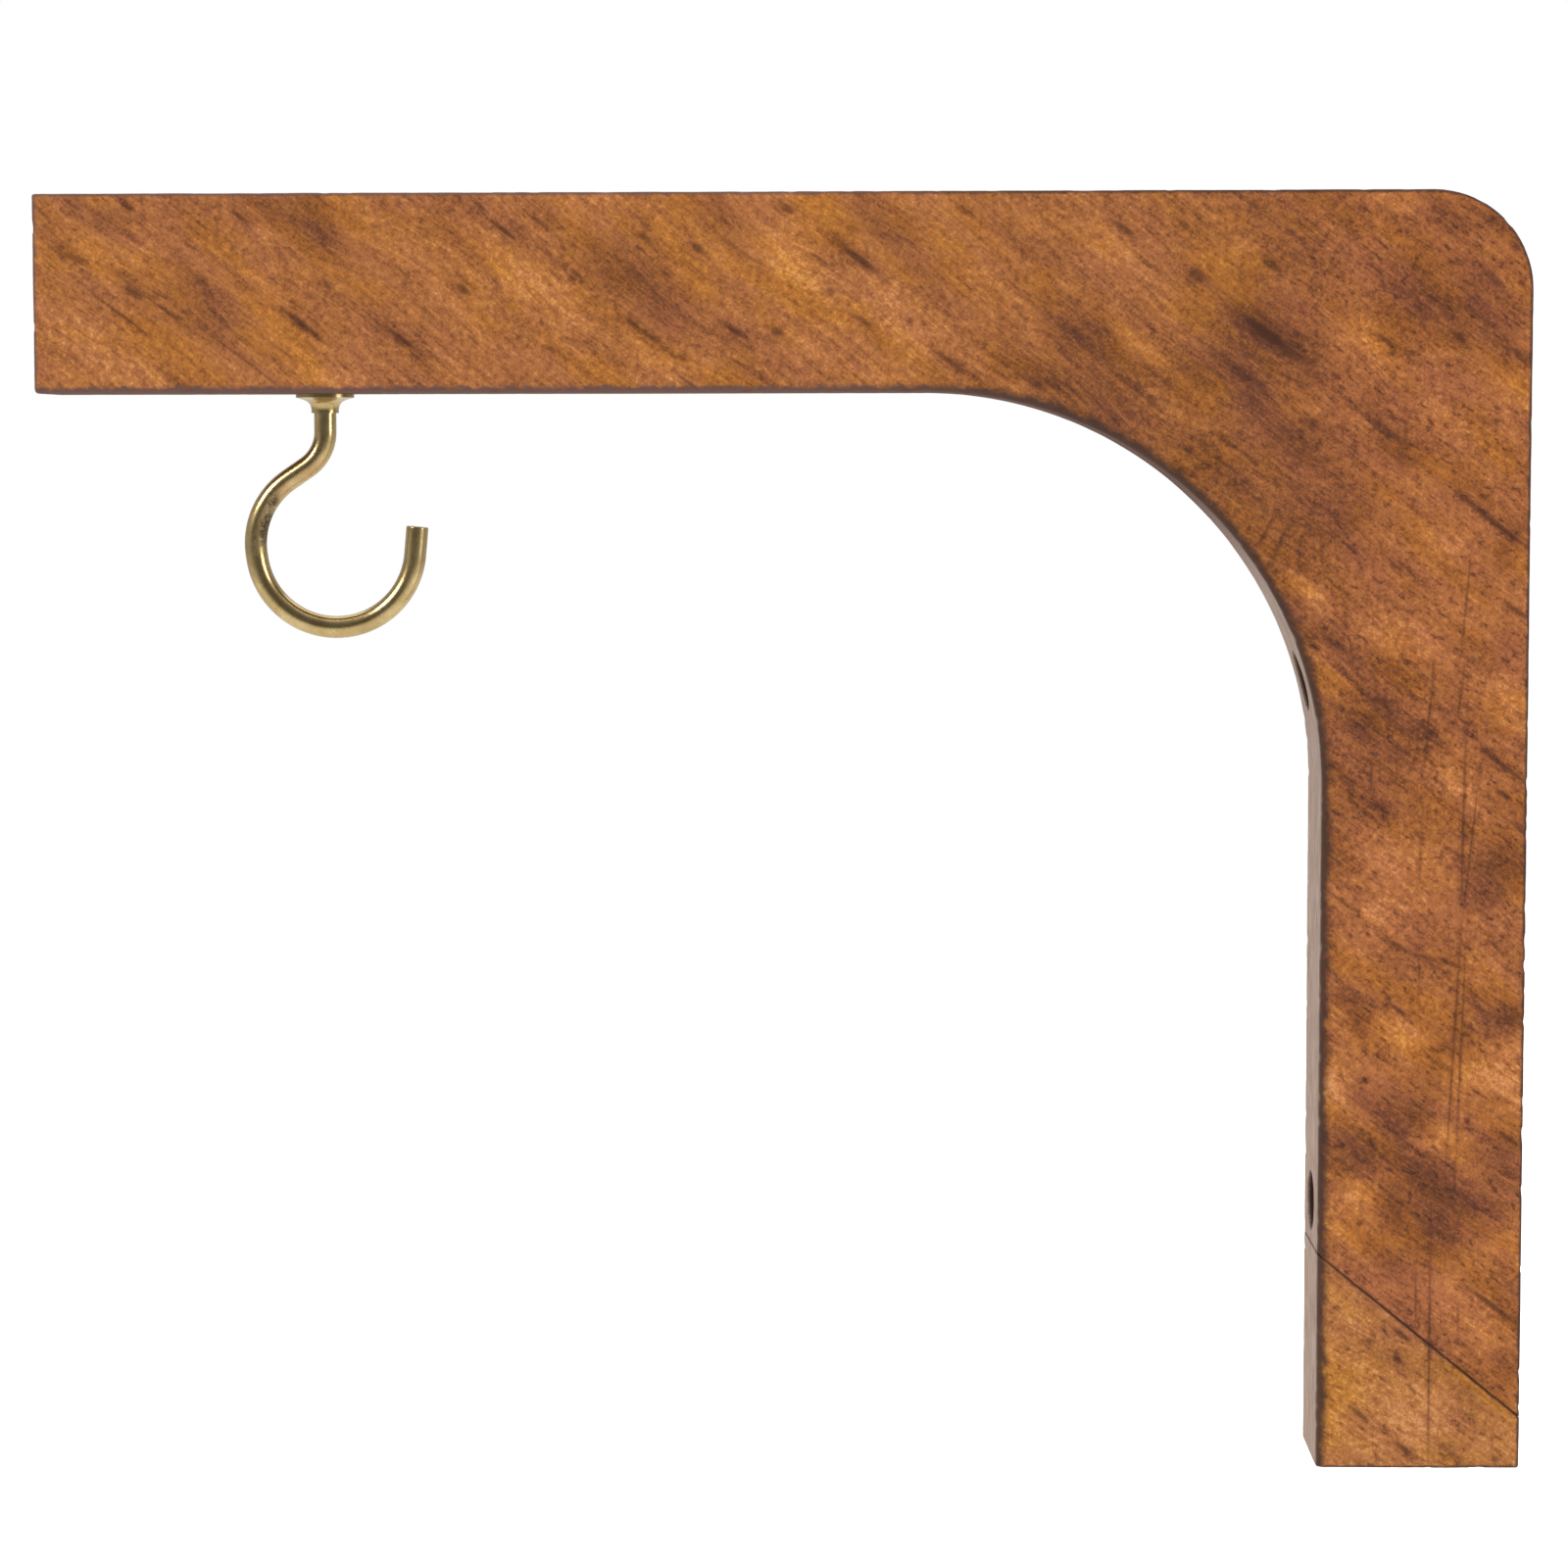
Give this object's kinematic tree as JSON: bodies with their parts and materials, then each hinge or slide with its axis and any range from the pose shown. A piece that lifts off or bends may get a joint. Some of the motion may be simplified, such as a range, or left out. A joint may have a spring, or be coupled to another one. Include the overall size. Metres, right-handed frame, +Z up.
{
  "type": "wall-mounted hook bracket",
  "caption": "Wooden L-shaped wall bracket for a hook and ring game: a brass cup hook hangs under the arm's free end and screw holes run through the upright.",
  "frame": {"origin": "on the wall face of the upright, midway between the two screw holes and in the middle of the board's thickness", "axes": "+X points into the wall, the arm reaches out along -X, +Z points up the wall, and Y runs across the board's thickness"},
  "size_m": [0.21, 0.019, 0.181],
  "materials": {
    "board_wood": "brown stained and lightly oiled hardwood, satin, with darker sanded edges",
    "toe_wood": "the same stained hardwood, from a slightly lighter stave",
    "hook_brass": "polished drawn brass wire, lightly tarnished",
    "collar_brass": "polished pressed brass"
  },
  "bodies": {
    "bracket": {"bracket_board": "board_wood", "bracket_toe": "toe_wood"},
    "collar": {"hook_collar": "collar_brass"},
    "hook": {"cup_hook": "hook_brass"}
  },
  "joints": [
    {"name": "hook_feed", "type": "slide", "parent": "bracket", "child": "collar", "axis": [0, 0, -1], "range_m": [0, 0.0101]},
    {"name": "hook_turn", "type": "hinge", "parent": "collar", "child": "hook", "pos_m": [-0.1702, 0, 0.0785], "axis": [0, 0, -1], "range_deg": [0, 2430]}
  ],
  "couplings": [
    {"joint": "hook_turn", "follows": "hook_feed", "rad_per_m": 4188.8}
  ]
}
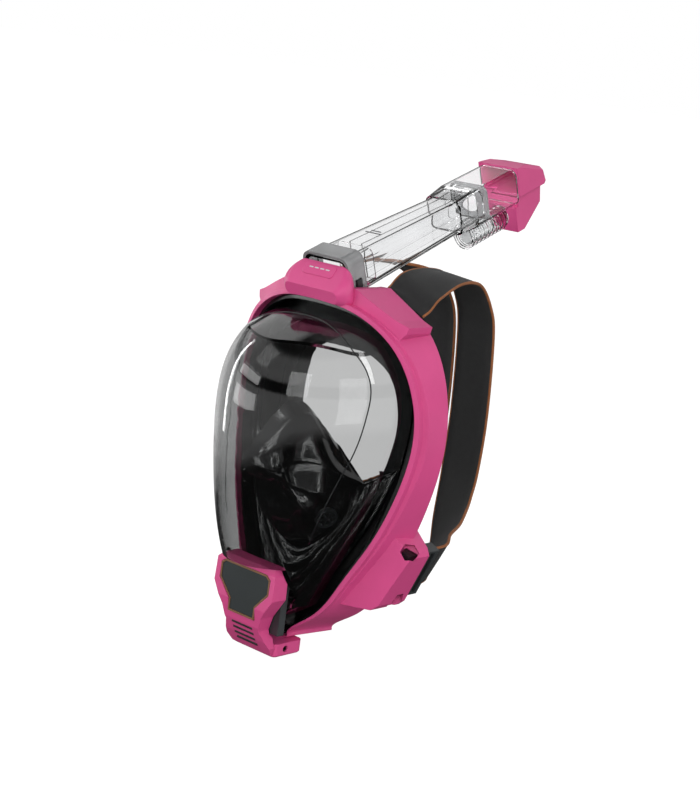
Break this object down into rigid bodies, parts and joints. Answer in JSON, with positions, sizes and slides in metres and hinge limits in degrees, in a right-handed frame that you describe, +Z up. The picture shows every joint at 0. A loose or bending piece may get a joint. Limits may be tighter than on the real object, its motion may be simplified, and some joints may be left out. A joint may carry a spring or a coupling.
{
  "type": "full face snorkel mask",
  "caption": "Full face snorkel: a clear wrapped lens in an egg-shaped frame with a nose and mouth cup, chin outlet cover, clipped head straps and a clear snorkel with a float valve.",
  "frame": {"origin": "centre of the face opening, on the middle of the face seal", "axes": "+Z up the mask, -Y the way the wearer looks, +X to the wearer's left"},
  "size_m": [0.188, 0.277, 0.3481],
  "materials": {
    "pink_plastic": "satin",
    "black_gloss": "glossy",
    "black_silicone": "satin",
    "clear_lens": "polished clear",
    "clear_tube": "clear",
    "grey_plastic": "translucent satin",
    "badge_slate": "satin",
    "bronze_trim": "brushed",
    "charcoal_webbing": "woven with an edge piping",
    "charcoal_plastic": "satin",
    "steel_screw": "dark",
    "clear_silicone": "soft translucent",
    "float_plastic": "satin"
  },
  "bodies": {
    "mask": {"frame": "pink_plastic", "chin_screws": "steel_screw", "lens": "clear_lens", "lens_rim": "black_gloss", "face_skirt": "black_silicone", "rear_clamp_ring": "charcoal_plastic", "nose_cup": "black_silicone", "cup_holder": "black_gloss", "inlet_seat_left": "charcoal_plastic", "inlet_seat_right": "charcoal_plastic", "outlet_housing": "charcoal_plastic", "outlet_seat": "charcoal_plastic", "chin_cover": "pink_plastic", "badge_trim": "bronze_trim", "badge_plate": "badge_slate", "snorkel_socket": "pink_plastic", "strap_left": "charcoal_webbing", "strap_right": "charcoal_webbing"},
    "snorkel": {"snorkel_tube": "clear_tube", "tube_dividers": "clear_tube", "tube_sleeve": "clear_tube", "lock_collar": "grey_plastic", "foot_seal": "black_silicone", "head_shroud": "clear_tube", "head_valve_seat": "grey_plastic", "float_cage": "clear_tube", "cap_upper": "pink_plastic", "cap_lower": "pink_plastic"},
    "lock_button_left": {"lock_button_left": "charcoal_plastic"},
    "lock_button_right": {"lock_button_right": "charcoal_plastic"},
    "float": {"float": "float_plastic", "float_seal": "black_silicone"},
    "outlet_flap": {"outlet_flap": "clear_silicone"},
    "inlet_flap_left": {"inlet_flap_left": "clear_silicone"},
    "inlet_flap_right": {"inlet_flap_right": "clear_silicone"},
    "buckle_left": {"buckle_left": "charcoal_plastic", "strap_end_left": "charcoal_webbing"},
    "buckle_right": {"buckle_right": "charcoal_plastic", "strap_end_right": "charcoal_webbing"},
    "prong_left_upper": {"prong_left_upper": "charcoal_plastic"},
    "prong_left_lower": {"prong_left_lower": "charcoal_plastic"},
    "prong_right_upper": {"prong_right_upper": "charcoal_plastic"},
    "prong_right_lower": {"prong_right_lower": "charcoal_plastic"}
  },
  "joints": [
    {"name": "snorkel_slide", "type": "slide", "parent": "mask", "child": "snorkel", "axis": [0, 0.9272, 0.3746], "range_m": [0, 0.03]},
    {"name": "lock_button_left_press", "type": "slide", "parent": "snorkel", "child": "lock_button_left", "axis": [-1, 0, 0], "range_m": [0, 0.0006], "stiffness_N_per_m": 400},
    {"name": "lock_button_right_press", "type": "slide", "parent": "snorkel", "child": "lock_button_right", "axis": [1, 0, 0], "range_m": [0, 0.0006], "stiffness_N_per_m": 400},
    {"name": "float_slide", "type": "slide", "parent": "snorkel", "child": "float", "axis": [0, 0.9272, 0.3746], "range_m": [0, 0.01]},
    {"name": "outlet_flap_lift", "type": "slide", "parent": "mask", "child": "outlet_flap", "axis": [0, -1, 0], "range_m": [0, 0.0015], "stiffness_N_per_m": 60},
    {"name": "inlet_flap_left_lift", "type": "slide", "parent": "mask", "child": "inlet_flap_left", "axis": [-0.8555, 0.2917, 0.4278], "range_m": [0, 0.0015], "stiffness_N_per_m": 60},
    {"name": "inlet_flap_right_lift", "type": "slide", "parent": "mask", "child": "inlet_flap_right", "axis": [0.8555, 0.2917, 0.4278], "range_m": [0, 0.0015], "stiffness_N_per_m": 60},
    {"name": "buckle_left_pull", "type": "slide", "parent": "mask", "child": "buckle_left", "axis": [0, 1, 0], "range_m": [0, 0.03]},
    {"name": "buckle_right_pull", "type": "slide", "parent": "mask", "child": "buckle_right", "axis": [0, 1, 0], "range_m": [0, 0.03]},
    {"name": "prong_left_upper_press", "type": "slide", "parent": "buckle_left", "child": "prong_left_upper", "axis": [-0.3907, 0, -0.9205], "range_m": [0, 0.002], "stiffness_N_per_m": 500},
    {"name": "prong_left_lower_press", "type": "slide", "parent": "buckle_left", "child": "prong_left_lower", "axis": [0.3907, 0, 0.9205], "range_m": [0, 0.002], "stiffness_N_per_m": 500},
    {"name": "prong_right_upper_press", "type": "slide", "parent": "buckle_right", "child": "prong_right_upper", "axis": [0.3907, 0, -0.9205], "range_m": [0, 0.002], "stiffness_N_per_m": 500},
    {"name": "prong_right_lower_press", "type": "slide", "parent": "buckle_right", "child": "prong_right_lower", "axis": [-0.3907, 0, 0.9205], "range_m": [0, 0.002], "stiffness_N_per_m": 500}
  ]
}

++++

• WHAT THE TASK ASKS:
Would you restate each of the entries word for word?

• ANSWER TO THIS PROBLEM:
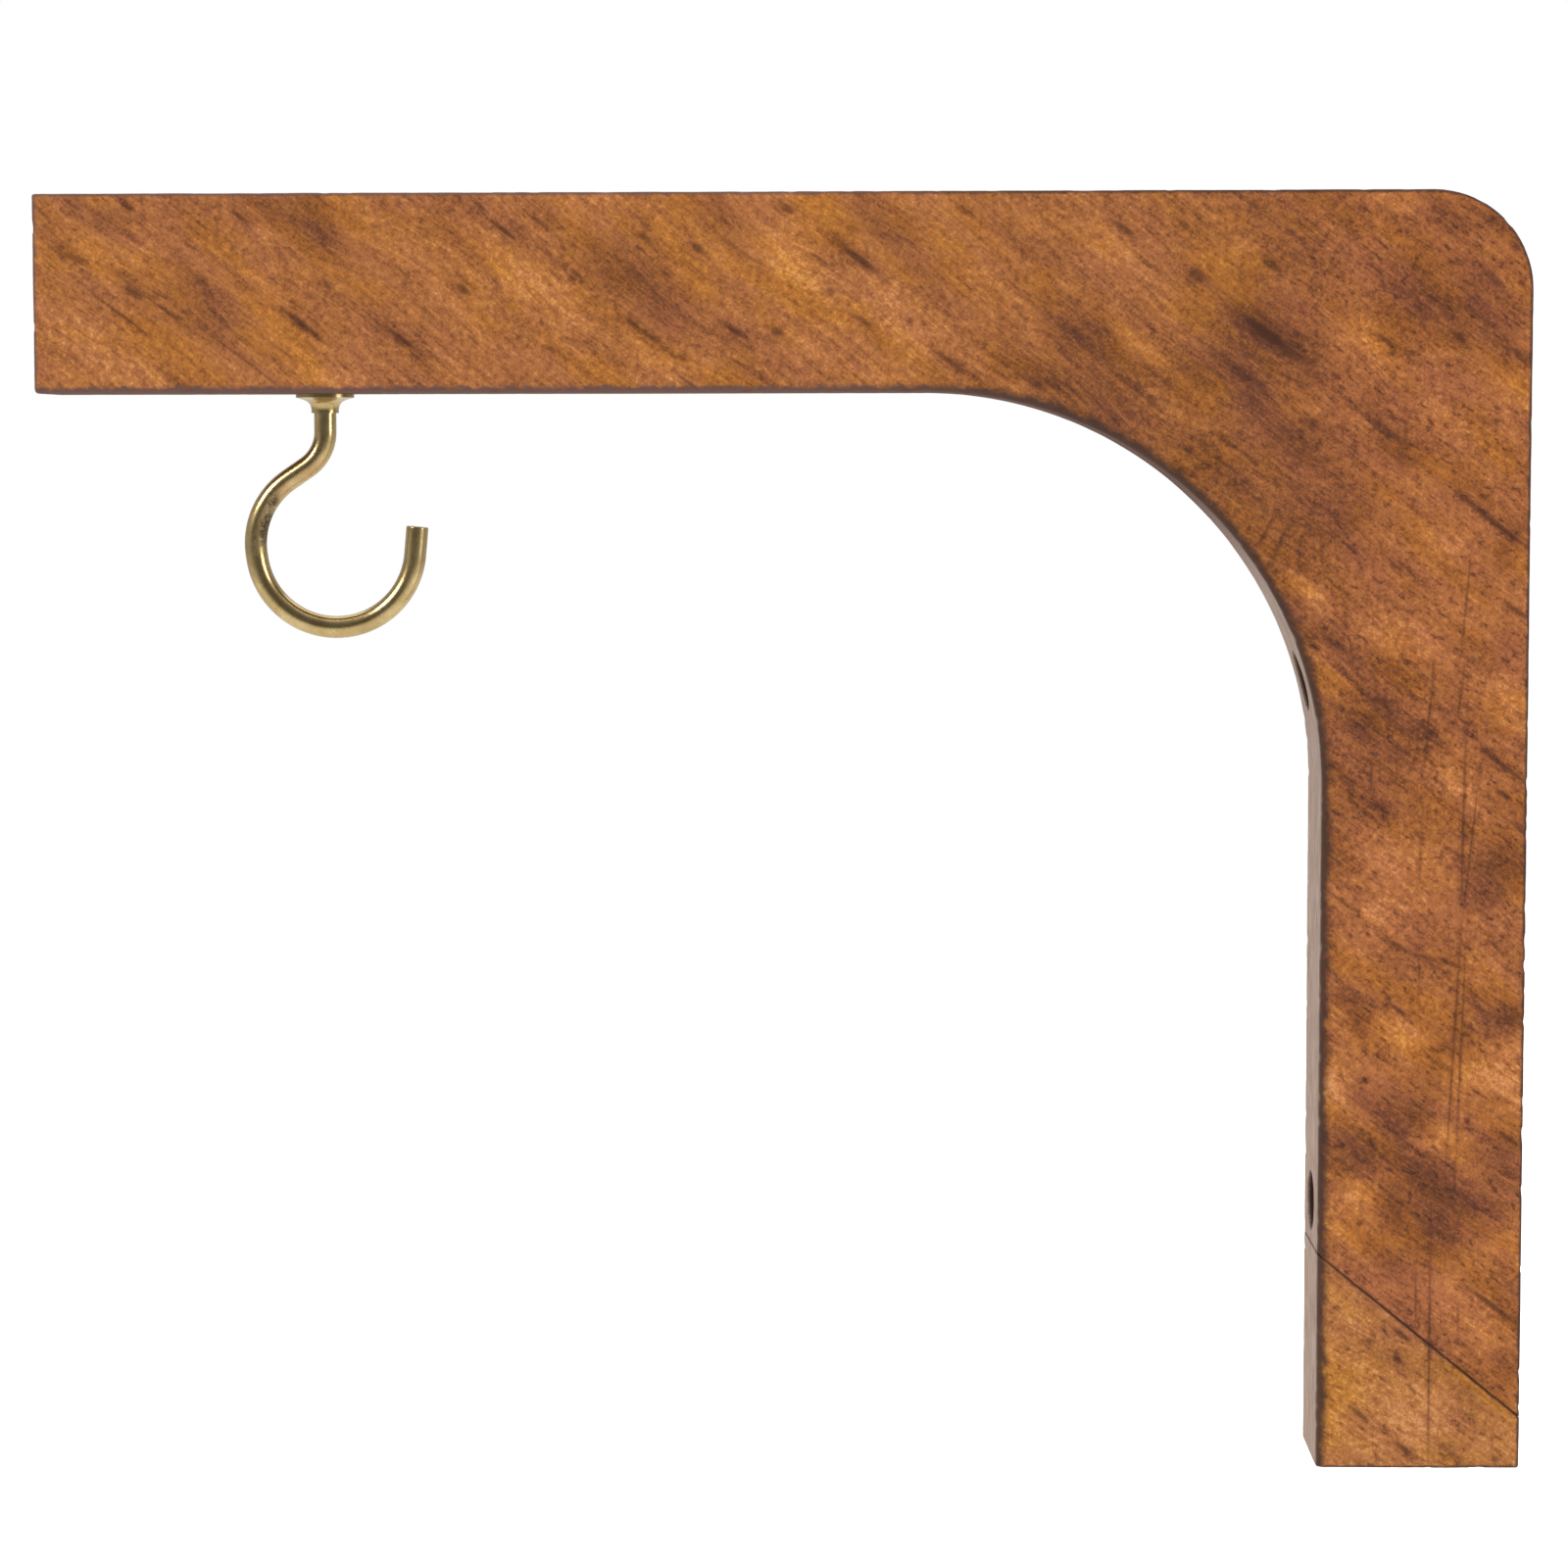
Give this object's kinematic tree as JSON: bodies with their parts and materials, then each hinge or slide with its axis and any range from the pose shown. A piece that lifts off or bends may get a joint. Some of the motion may be simplified, such as a range, or left out. A joint may have a spring, or be coupled to another one. Include the overall size. Metres, right-handed frame, +Z up.
{
  "type": "wall-mounted hook bracket",
  "caption": "Wooden L-shaped wall bracket for a hook and ring game: a brass cup hook hangs under the arm's free end and screw holes run through the upright.",
  "frame": {"origin": "on the wall face of the upright, midway between the two screw holes and in the middle of the board's thickness", "axes": "+X points into the wall, the arm reaches out along -X, +Z points up the wall, and Y runs across the board's thickness"},
  "size_m": [0.21, 0.019, 0.181],
  "materials": {
    "board_wood": "brown stained and lightly oiled hardwood, satin, with darker sanded edges",
    "toe_wood": "the same stained hardwood, from a slightly lighter stave",
    "hook_brass": "polished drawn brass wire, lightly tarnished",
    "collar_brass": "polished pressed brass"
  },
  "bodies": {
    "bracket": {"bracket_board": "board_wood", "bracket_toe": "toe_wood"},
    "collar": {"hook_collar": "collar_brass"},
    "hook": {"cup_hook": "hook_brass"}
  },
  "joints": [
    {"name": "hook_feed", "type": "slide", "parent": "bracket", "child": "collar", "axis": [0, 0, -1], "range_m": [0, 0.0101]},
    {"name": "hook_turn", "type": "hinge", "parent": "collar", "child": "hook", "pos_m": [-0.1702, 0, 0.0785], "axis": [0, 0, -1], "range_deg": [0, 2430]}
  ],
  "couplings": [
    {"joint": "hook_turn", "follows": "hook_feed", "rad_per_m": 4188.8}
  ]
}
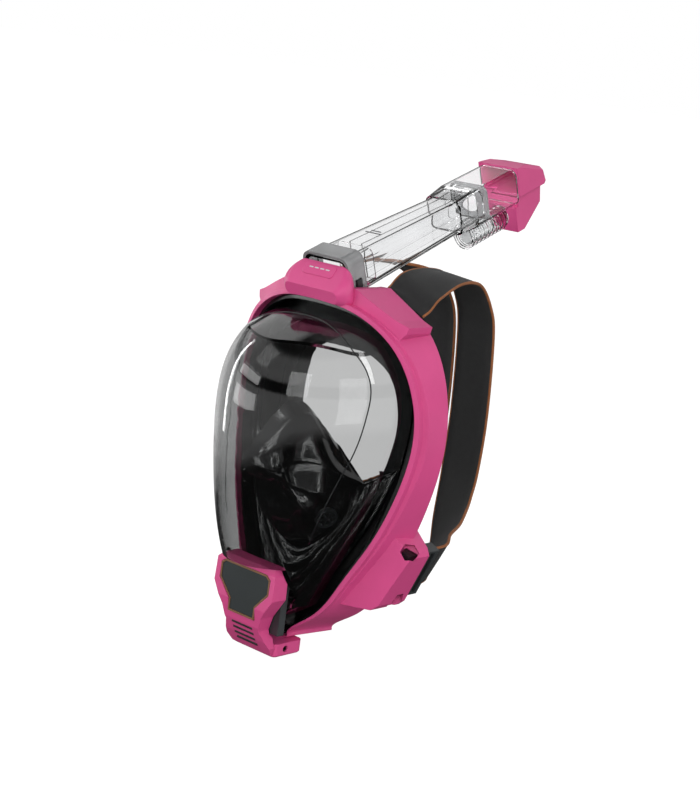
Break this object down into rigid bodies, parts and joints. Answer in JSON, with positions, sizes and slides in metres and hinge limits in degrees, in a right-handed frame that you describe, +Z up. The picture shows every joint at 0. A loose or bending piece may get a joint. Limits may be tighter than on the real object, its motion may be simplified, and some joints may be left out. A joint may carry a spring or a coupling.
{
  "type": "full face snorkel mask",
  "caption": "Full face snorkel: a clear wrapped lens in an egg-shaped frame with a nose and mouth cup, chin outlet cover, clipped head straps and a clear snorkel with a float valve.",
  "frame": {"origin": "centre of the face opening, on the middle of the face seal", "axes": "+Z up the mask, -Y the way the wearer looks, +X to the wearer's left"},
  "size_m": [0.188, 0.277, 0.3481],
  "materials": {
    "pink_plastic": "satin",
    "black_gloss": "glossy",
    "black_silicone": "satin",
    "clear_lens": "polished clear",
    "clear_tube": "clear",
    "grey_plastic": "translucent satin",
    "badge_slate": "satin",
    "bronze_trim": "brushed",
    "charcoal_webbing": "woven with an edge piping",
    "charcoal_plastic": "satin",
    "steel_screw": "dark",
    "clear_silicone": "soft translucent",
    "float_plastic": "satin"
  },
  "bodies": {
    "mask": {"frame": "pink_plastic", "chin_screws": "steel_screw", "lens": "clear_lens", "lens_rim": "black_gloss", "face_skirt": "black_silicone", "rear_clamp_ring": "charcoal_plastic", "nose_cup": "black_silicone", "cup_holder": "black_gloss", "inlet_seat_left": "charcoal_plastic", "inlet_seat_right": "charcoal_plastic", "outlet_housing": "charcoal_plastic", "outlet_seat": "charcoal_plastic", "chin_cover": "pink_plastic", "badge_trim": "bronze_trim", "badge_plate": "badge_slate", "snorkel_socket": "pink_plastic", "strap_left": "charcoal_webbing", "strap_right": "charcoal_webbing"},
    "snorkel": {"snorkel_tube": "clear_tube", "tube_dividers": "clear_tube", "tube_sleeve": "clear_tube", "lock_collar": "grey_plastic", "foot_seal": "black_silicone", "head_shroud": "clear_tube", "head_valve_seat": "grey_plastic", "float_cage": "clear_tube", "cap_upper": "pink_plastic", "cap_lower": "pink_plastic"},
    "lock_button_left": {"lock_button_left": "charcoal_plastic"},
    "lock_button_right": {"lock_button_right": "charcoal_plastic"},
    "float": {"float": "float_plastic", "float_seal": "black_silicone"},
    "outlet_flap": {"outlet_flap": "clear_silicone"},
    "inlet_flap_left": {"inlet_flap_left": "clear_silicone"},
    "inlet_flap_right": {"inlet_flap_right": "clear_silicone"},
    "buckle_left": {"buckle_left": "charcoal_plastic", "strap_end_left": "charcoal_webbing"},
    "buckle_right": {"buckle_right": "charcoal_plastic", "strap_end_right": "charcoal_webbing"},
    "prong_left_upper": {"prong_left_upper": "charcoal_plastic"},
    "prong_left_lower": {"prong_left_lower": "charcoal_plastic"},
    "prong_right_upper": {"prong_right_upper": "charcoal_plastic"},
    "prong_right_lower": {"prong_right_lower": "charcoal_plastic"}
  },
  "joints": [
    {"name": "snorkel_slide", "type": "slide", "parent": "mask", "child": "snorkel", "axis": [0, 0.9272, 0.3746], "range_m": [0, 0.03]},
    {"name": "lock_button_left_press", "type": "slide", "parent": "snorkel", "child": "lock_button_left", "axis": [-1, 0, 0], "range_m": [0, 0.0006], "stiffness_N_per_m": 400},
    {"name": "lock_button_right_press", "type": "slide", "parent": "snorkel", "child": "lock_button_right", "axis": [1, 0, 0], "range_m": [0, 0.0006], "stiffness_N_per_m": 400},
    {"name": "float_slide", "type": "slide", "parent": "snorkel", "child": "float", "axis": [0, 0.9272, 0.3746], "range_m": [0, 0.01]},
    {"name": "outlet_flap_lift", "type": "slide", "parent": "mask", "child": "outlet_flap", "axis": [0, -1, 0], "range_m": [0, 0.0015], "stiffness_N_per_m": 60},
    {"name": "inlet_flap_left_lift", "type": "slide", "parent": "mask", "child": "inlet_flap_left", "axis": [-0.8555, 0.2917, 0.4278], "range_m": [0, 0.0015], "stiffness_N_per_m": 60},
    {"name": "inlet_flap_right_lift", "type": "slide", "parent": "mask", "child": "inlet_flap_right", "axis": [0.8555, 0.2917, 0.4278], "range_m": [0, 0.0015], "stiffness_N_per_m": 60},
    {"name": "buckle_left_pull", "type": "slide", "parent": "mask", "child": "buckle_left", "axis": [0, 1, 0], "range_m": [0, 0.03]},
    {"name": "buckle_right_pull", "type": "slide", "parent": "mask", "child": "buckle_right", "axis": [0, 1, 0], "range_m": [0, 0.03]},
    {"name": "prong_left_upper_press", "type": "slide", "parent": "buckle_left", "child": "prong_left_upper", "axis": [-0.3907, 0, -0.9205], "range_m": [0, 0.002], "stiffness_N_per_m": 500},
    {"name": "prong_left_lower_press", "type": "slide", "parent": "buckle_left", "child": "prong_left_lower", "axis": [0.3907, 0, 0.9205], "range_m": [0, 0.002], "stiffness_N_per_m": 500},
    {"name": "prong_right_upper_press", "type": "slide", "parent": "buckle_right", "child": "prong_right_upper", "axis": [0.3907, 0, -0.9205], "range_m": [0, 0.002], "stiffness_N_per_m": 500},
    {"name": "prong_right_lower_press", "type": "slide", "parent": "buckle_right", "child": "prong_right_lower", "axis": [-0.3907, 0, 0.9205], "range_m": [0, 0.002], "stiffness_N_per_m": 500}
  ]
}